About the same time, the town board was going to approve another 15-year franchise agreement with Mid-Hudson Cable. I had asked Dick in advance if I could review it and he said yes.

He was very supportive, and I felt confident moving forward. As it came to a vote, I asked the board to hold off on approval because the old agreement had nothing in it that benefited the residents of the town.

In the old agreement, there had to be 35 houses per mile in order to get cable. The only places you might find 35 houses per mile are the hamlets of Westerlo and South Westerlo. The rest of us, not a prayer.

What prompted me to question the franchise agreement? Riding past the library after it had closed to find a number of cars sitting outside the library for an hour or so. Why? Because both the Greenville Central Schools and Berne-Knox-Westerlo gave assignments to the kids that must be completed online and they didn’t have access to the internet where they lived. Unacceptable.

Back into Dick’s office, I asked if I could form a research committee to revamp and rewrite the franchise agreement. He told me to bring it up at the town board meeting. So I did and, with Dick’s support, the town board authorized the formation of the Broadband Research Committee.

Four very talented men from the town stepped forward to work on this project with me: Bob Wilcox, Mike Sikule, Leonard Laub, and Eric Markson. All dedicated and committed to providing the town with the best possible franchise agreement.

After many meetings with Mid-Hudson and several emails back and forth with the New York State Public Service Commission, we had a draft of a viable and worthwhile agreement that benefits the town’s residents as well as Mid-Hudson. We presented the new agreement to the board and it was quickly approved, authorized by Dick and Mr. Fingar of Mid-Hudson.

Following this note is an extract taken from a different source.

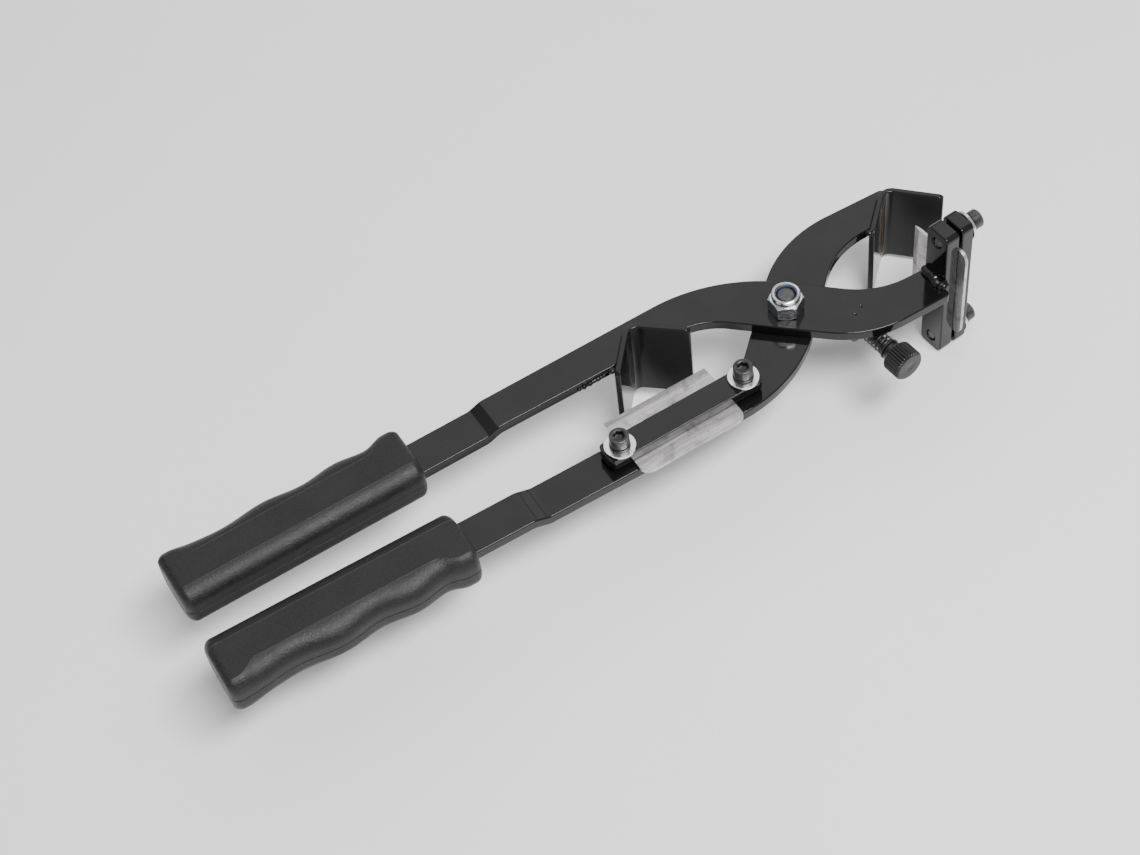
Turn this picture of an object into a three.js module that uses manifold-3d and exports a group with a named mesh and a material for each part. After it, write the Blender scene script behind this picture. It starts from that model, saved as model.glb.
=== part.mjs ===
// Two-handed jacket cutter: two crossed flat-bar arms on one pivot. Between the grips and the pivot
// a V anvil faces a flat blade, for ring cuts. At the head a second V anvil faces an upright blade,
// for lengthwise cuts. A sprung thumb screw under the upper arm limits how far the arms close.
// Millimetres, +Z up, +X towards the head; the pivot's axis is Z and the arms meet at height 0.
import * as THREE from "three";
import { mergeVertices } from "three/addons/utils/BufferGeometryUtils.js";
import Module from "manifold-3d";

const wasm = await Module();
wasm.setup();
const rad = THREE.MathUtils.degToRad;

// Driving dimensions
const GAP = 0.3; // between pieces that slide or turn on each other
const SEAT = 0.15; // between pieces that are clamped or welded together
const BAR = { width: 20, thick: 6 };
const TANG_X = -160; // where each arm's bar starts its step down to the tang
const TANG_END = -321;
const UPPER = { side: 1, y: 28.2, turn: 0.9, step: 3, end: -4 };
const LOWER = { side: -1, y: -27.8, turn: -0.5, step: -2, end: -10 };
const GRIP = { length: 131.5, half: 12.3, inner: 15.7, valley: 16.4, crest: 18.9, crease: 8.6 };
const GRIP_ROUND = { inner: 8, end: 4.5, outer: 8.6 };
const UPPER_GRIP_X = -332.5;
const LOWER_GRIP_X = -334.6;
const VEE = { half: 23.8, thick: 3, height: 50, outer: 7.5, inner: 4.5 };
const MID_VEE = { x: -70.7, y: 13.75, turn: 4.2, top: 9 };
const HEAD_VEE = { x: 88.6, y: 18.65, turn: -1.1, top: 3 };
const BLADE = { length: 59.6, width: 38.4, thick: 1.8, bevel: 3.8, corner: 5.5 };
const HEAD_BLADE = { length: 62, tongue: 43, forward: 6.5 };
const SCREW = { thread: 6, head: 10, headHeight: 6, socket: 5, spacing: 72 };
const WASHER = { outer: 16, thick: 1.5 };
const LOCK = { outer: 10.6, thick: 1.5 };
const CLAMP = { length: 88.4, width: 14, thick: 6, corner: 3, offset: -0.6 };
const MID = { x: -79.3, y: -26.6, turn: 0.7, bladeX: -3.2, bladeY: 2 };
const HEAD = { x: 77, y: -25.5, z: -5.4, turn: 5 };
const BLOCK = { height: 87, width: 15, thick: 8, clampThick: 7.5, corner: 3 };
const BOLT = { thread: 10, across: 16, headHeight: 6.4, nutHeight: 8.4, collar: 3.6, tip: 17.7 };
const STOP = { x: 30.6, y: -26.5, z: -5.6, turn: 5.7, thread: 6, tip: 28.1 };
const LUG = { width: 18, depth: 13, below: 5.2, corner: 3 };
const KNOB = { radius: 8.5, back: 18, hub: 4.2, length: 14.6, flutes: 30, depth: 0.5 };
const SPRING = { outer: 10.2, wire: 1.1, turns: 6.5 };
const SPRING_WASHER = { outer: 11.5, thick: 0.9 };

const steel = (name, color, roughness, metalness) =>
  new THREE.MeshStandardMaterial({ name, color, roughness, metalness });
const ENAMEL = steel("black_enamel", 0x17181a, 0.28, 0.1);
const BLACK_OXIDE = steel("black_oxide", 0x2a2b2d, 0.45, 0.7);
const ZINC = steel("bright_zinc", 0xc9ccd0, 0.28, 0.95);
const BLADE_STEEL = steel("ground_steel", 0xb9b4b2, 0.3, 0.95);
const GRIP_PLASTIC = steel("grip_plastic", 0x2b2d30, 0.75, 0);
const NYLON = steel("nylon", 0x9fb4c6, 0.5, 0);

// ---- Geometry helpers ----

// A closed outline from corners [x, y, radius]; the radius rounds the corner with a true arc.
function outline(corners) {
  const shape = new THREE.Shape();
  corners.forEach(([x, y, radius = 0], i) => {
    const at = new THREE.Vector2(x, y);
    const [px, py] = corners[(i + corners.length - 1) % corners.length];
    const [nx, ny] = corners[(i + 1) % corners.length];
    const back = new THREE.Vector2(px, py).sub(at).normalize();
    const ahead = new THREE.Vector2(nx, ny).sub(at).normalize();
    const half = Math.acos(back.dot(ahead)) / 2;
    const run = radius / Math.tan(half);
    const from = at.clone().addScaledVector(back, run);
    if (i === 0) shape.moveTo(from.x, from.y);
    else shape.lineTo(from.x, from.y);
    if (!radius) return;
    const centre = back.clone().add(ahead).normalize().multiplyScalar(radius / Math.sin(half));
    centre.add(at);
    const to = at.clone().addScaledVector(ahead, run);
    const start = Math.atan2(from.y - centre.y, from.x - centre.x);
    const end = Math.atan2(to.y - centre.y, to.x - centre.x);
    shape.absarc(centre.x, centre.y, radius, start, end, back.cross(ahead) > 0);
  });
  shape.closePath();
  return shape;
}

// A rectangle centred on the origin, its corners rounded.
function rectangle(width, height, radius) {
  const [x, y] = [width / 2, height / 2];
  return outline([[-x, -y, radius], [x, -y, radius], [x, y, radius], [-x, y, radius]]);
}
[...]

It obligates Mid-Hudson to serve far more of Westerlo than the company ever did before, and many residents are already enjoying their new high-speed internet service.

During this timeframe, I uncovered the fact that Mid-Hudson was not sending Westerlo the full franchise fee amount required by the franchise agreement. You see, Westerlo has five ZIP codes, not just 12193. The town was getting the fees only from service to residents of the 12193 ZIP code but not from service to Westerlo residents in the Greenville, East Berne, Medusa, and Hannacroix ZIPs.

When I pressed Mid-Hudson about this, it sent the town an additional $3,000, which now appears to be a small fraction of what it should have been paying over the last 15 years. Under continuing pressure from me, Mid-Hudson had to revamp its entire billing system, and will hopefully now be sending the town the accurate amount of money.

Running a business as I did makes me look at agreements and budgets differently. Working in the business world for so many years and running my own business taught me to create a budget by looking at spending (getting the best possible deal for your money), saving (finding ways to invest and earn interest on funds that might be just sitting dormant in non-interest-bearing accounts), and finding ways to increase revenue.

I have lived in Westerlo longer than in my hometown. Many of you were lucky enough to be born here; we chose to live here. I love Westerlo and want to find and put into practice ways to preserve the Westerlo we all enjoy while keeping taxes low for everyone including the seniors (whoops, I have been told that that is not politically correct, I should say “mature”) residents. It’s a balancing act.

I’m a business woman and long-time Westerlo resident looking to be your town supervisor. I want to live and enjoy my family and friends in a safe and comfortable community. When I see a problem, I consider options and set out to solve it.

I am asking every Westerlo resident to vote for me on Nov. 5.